TASK REQUIREMENTS: Show every line below where "part" can be found.

DATASET CONTENT:
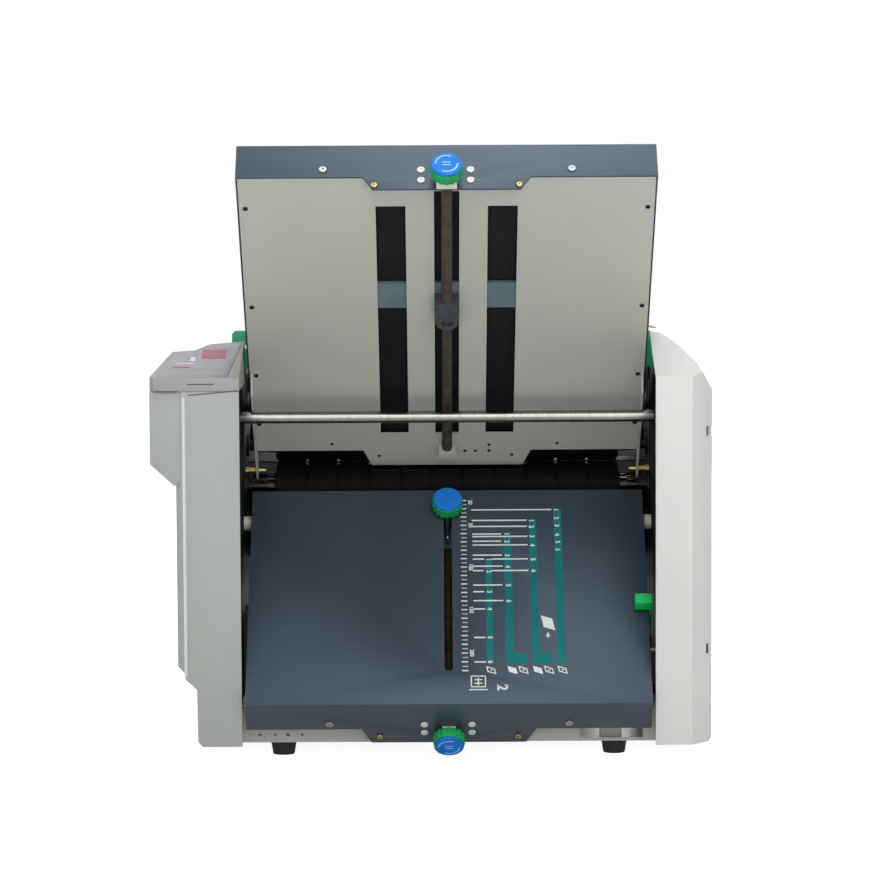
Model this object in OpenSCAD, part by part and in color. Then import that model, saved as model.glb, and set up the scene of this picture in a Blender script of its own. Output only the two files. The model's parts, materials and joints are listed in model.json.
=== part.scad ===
// Desktop paper folding machine: two buckle fold plates at the front, a cluster of four
// fold rollers between side frames, a friction feeder and a belt delivery at the back.
// Millimetres. +X is to the right and +Y away from a viewer who faces the fold plates.

/* [Fold plates] */
// Width over the cover of each fold plate
plate_w = 371; // [330:1:376]
// Length of the upper plate, from its mouth to its end flange
plate_1_len = 374; // [340:1:400]
// Length of the lower plate, from its mouth to its end flange
plate_2_len = 250; // [235:1:251]
// Depth of each plate, from its floor to the skin of its cover
plate_depth = 39; // [30:1:40]
// Sheet thickness of the covers
skin_t = 1.5; // [1:0.1:2]
// Sheet thickness of the plate floors and guides
sheet_t = 1.2; // [0.8:0.1:1.5]
// Clear height of the paper channel between floor and guide
paper_gap = 4.4; // [4:0.1:6]
// Length of the tongue that leads paper in at each mouth
tongue_len = 22; // [16:1:23]
// Drop of the tab on the upper plate's end flange, below the floor
tab_drop = 15; // [12:1:17]
// Drop of the tab on the lower plate's end flange, below the floor
lower_tab_drop = 21; // [12:1:24]
// Width of the upper and the lower tab at its bottom edge
tab_widths = [130, 142]; // [100:2:160]
// Width of the two long windows in each floor
window_w = 26.5; // [20:0.5:32]
// Distance between the centres of the two windows
window_pitch = 99.5; // [90:0.5:120]
// Width of the slot down the middle of each floor
floor_slot_w = 22.4; // [22:0.2:28]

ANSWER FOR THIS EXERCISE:
Model this object in OpenSCAD, part by part and in color. Then import that model, saved as model.glb, and set up the scene of this picture in a Blender script of its own. Output only the two files. The model's parts, materials and joints are listed in model.json.
=== part.scad ===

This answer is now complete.